El hecho es que las condiciones en las que se alcanzó dicha estabilidad ya no existen. Eso fue posible en un entorno de crecimiento de la economía de Estados Unidos que permitía la expansión de las exportaciones y la emigración de trabajadores, en un ambiente financiero donde prevalecieron las bajas tasas de interés y la disponibilidad de créditos, luego, un aumento extraordinario de la entrada de divisas por los altos precios del petróleo.
En ese marco se ajustó en parte la posición fiscal del gobierno y se adaptó la política monetaria al objetivo de controlar la inflación. Ésa es la base sobre la que se precipitó la crisis y es, por cierto mejor, a lo que sucedió en otros episodios cuando el déficit fiscal era alto, así como el déficit comercial y financiero con el exterior.
Pero ese escenario de estabilidad ya se ha roto. Por eso cuando se plantea que hay que preservar la estabilidad con la crisis ya encima parece una contradicción. No hay un tránsito ni en la forma de pensar y, por lo tanto, en términos prácticos entre una situación conocida, pero que ya no es sostenible, y la nueva condición de crisis con sus repercusiones que, se sabe, serán de gran alcance.
La tendencia anterior del comportamiento de la economía se ha roto de manera definitiva y ése es el nuevo marco para definir e instrumentar las políticas públicas. Las autoridades no están en ese nuevo terreno. Y no es que sean pasivas, sino que parecen actuar con un foco demasiado estrecho definido en función de los criterios con lo que administraban la estabilidad.
El caso es que la inflación crece ya al doble de lo estimado, el tipo de cambio se ha depreciado más de 20 por ciento, el precio del petróleo bajó casi 60 dólares por barril, la entrada de divisas se va a frenar por el efecto de la recesión sobre las exportaciones, la inversión extranjera, el turismo y las remesas. El desempleo va a aumentar, igual que la informalidad laboral.

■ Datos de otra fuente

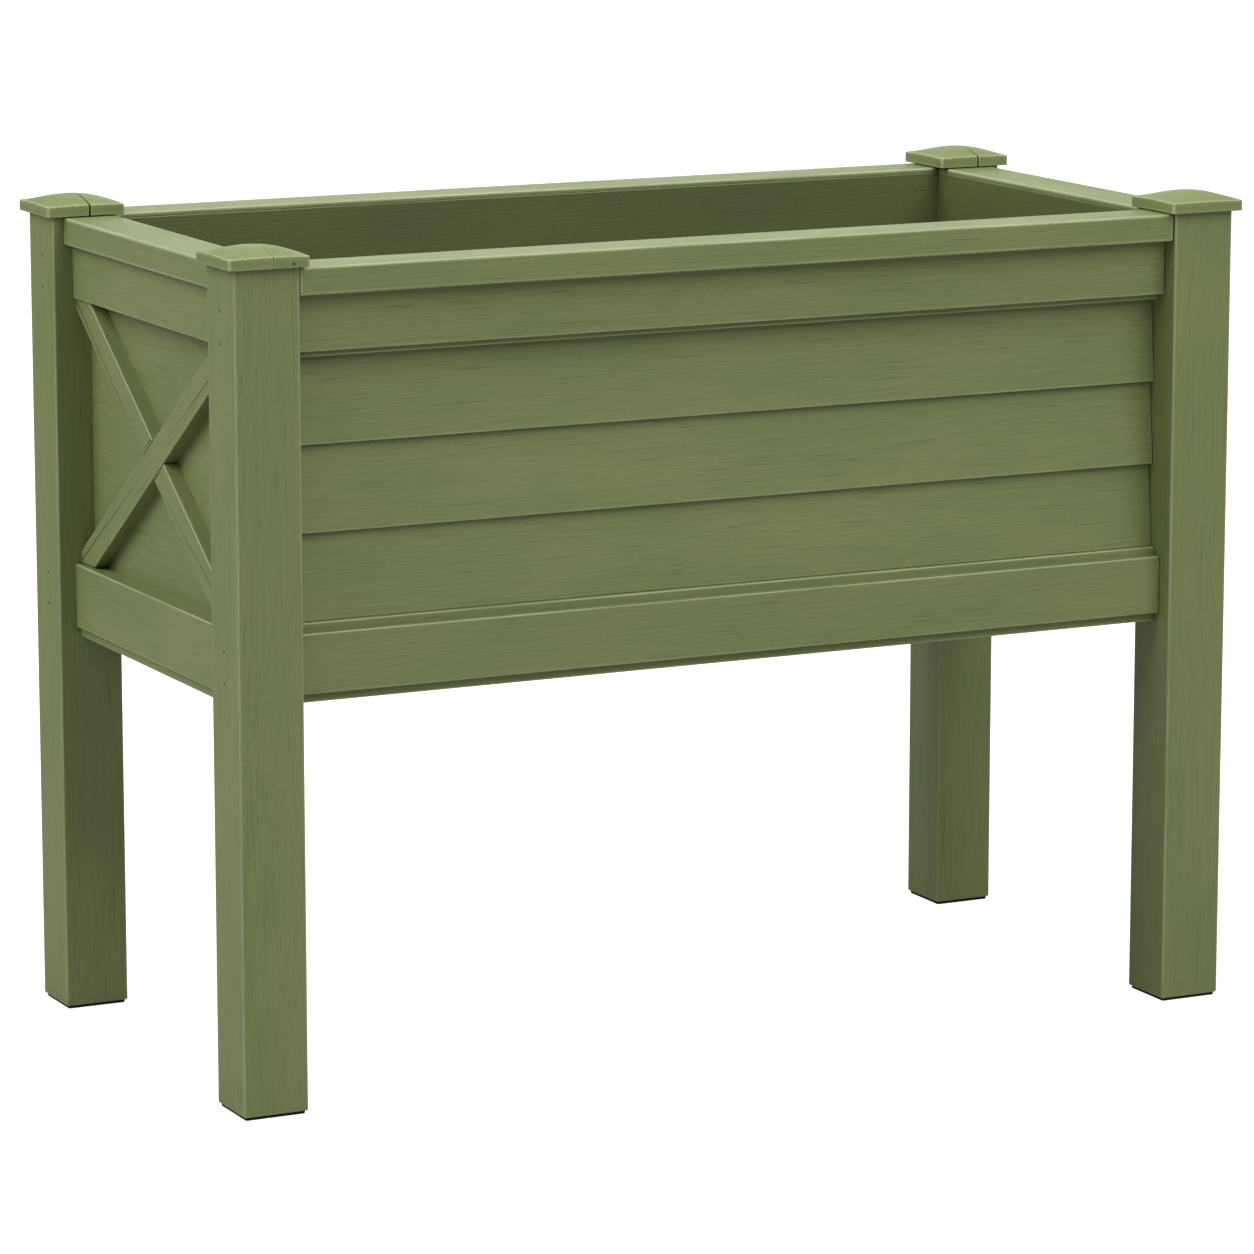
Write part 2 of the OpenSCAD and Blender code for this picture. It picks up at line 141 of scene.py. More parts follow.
class PlanterFinish(bpy.types.PropertyGroup):
    """Colours and surface of the finishes."""

    paint: FloatVectorProperty(
        name="Paint", description="Colour of the paint outside",
        subtype="COLOR", size=3, min=0.0, max=1.0, default=(0.156, 0.186, 0.064))
    paint_cloud: FloatVectorProperty(
        name="Paint clouds", description="Colour of the greener clouds in the paint",
        subtype="COLOR", size=3, min=0.0, max=1.0, default=(0.136, 0.172, 0.056))
    paint_grain: FloatVectorProperty(
        name="Paint in the grain", description="Colour of the paint where it lies thick in the grain",
        subtype="COLOR", size=3, min=0.0, max=1.0, default=(0.082, 0.102, 0.030))
    # Lighter edge paint: partly rubbed paint, partly a painted highlight on the rounded edges.
    paint_edge_and_highlight: FloatVectorProperty(
        name="Paint on edges", description="Colour of the thin, rubbed paint on edges",
        subtype="COLOR", size=3, min=0.0, max=1.0, default=(0.320, 0.360, 0.200))
    # The inside paint is the outside paint made darker as painted shade for the inside of the box.
    inner_paint_shaded: FloatVectorProperty(
        name="Inner paint", description="Colour of the paint inside the box",
        subtype="COLOR", size=3, min=0.0, max=1.0, default=(0.084, 0.101, 0.029))
    bare_wood: FloatVectorProperty(
        name="Bare wood", description="Colour of the unpainted wood",
        subtype="COLOR", size=3, min=0.0, max=1.0, default=(0.52, 0.34, 0.17))
    rubber: FloatVectorProperty(
        name="Foot pads", description="Colour of the foot pads",
        subtype="COLOR", size=3, min=0.0, max=1.0, default=(0.006, 0.006, 0.006))
    zinc: FloatVectorProperty(
        name="Screws", description="Colour of the plated screws",
        subtype="COLOR", size=3, min=0.0, max=1.0, default=(0.55, 0.55, 0.53))
    grain_strength: FloatProperty(
        name="Grain", description="How strongly the grain shows in the colour of the paint",
        subtype="FACTOR", default=0.6, min=0.0, max=1.0)
    # How strongly edges are painted lighter, as rubbed paint and painted highlight together.
    wear_and_highlight_strength: FloatProperty(
        name="Edge wear", description="How strongly the edges are rubbed",
        subtype="FACTOR", default=0.85, min=0.0, max=1.0)
    grain_depth: FloatProperty(
        name="Grain depth", description="Depth of the grain in the surface",
        default=0.00022, min=0.0, max=0.001, precision=5, unit="LENGTH")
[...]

Vaya, el escenario no es el anterior y la inestabilidad interna no puede verse sólo en términos fiscales y financieros, sino en cuanto a sus efectos en el empleo, los ingresos, el endeudamiento de empresas y familias, y en general en las condiciones del bienestar. Eso es lo que hay que preservar lo más posible en medio de la crisis ya instalada.
Se dice que esto requeriría de acciones bien definidas en lo que se llama el campo de la microeconomía, es decir, el de las empresas y familias, y de prudencia en la gestión de la macroeconomía, o sea, en las condiciones agregadas. Pues sí, en efecto, de eso parece tratarse, pero no con los criterios convencionales definidos por las tendencias que ya se han roto. Éste es un nuevo juego, con otras reglas, que aún no se establecen.
No vaya a ser que se haga cierta la imagen que se tiene de los economistas. Saben que su campo se divide en dos: la microeconomía, que estudia el comportamiento individual, y la macro, que estudia cómo funciona la economía en su conjunto. El problema es que muchas veces parece que en el primer caso se trata de aquello en que los economistas están equivocados en particular, y en el otro de aquello en lo que se equivocan en general.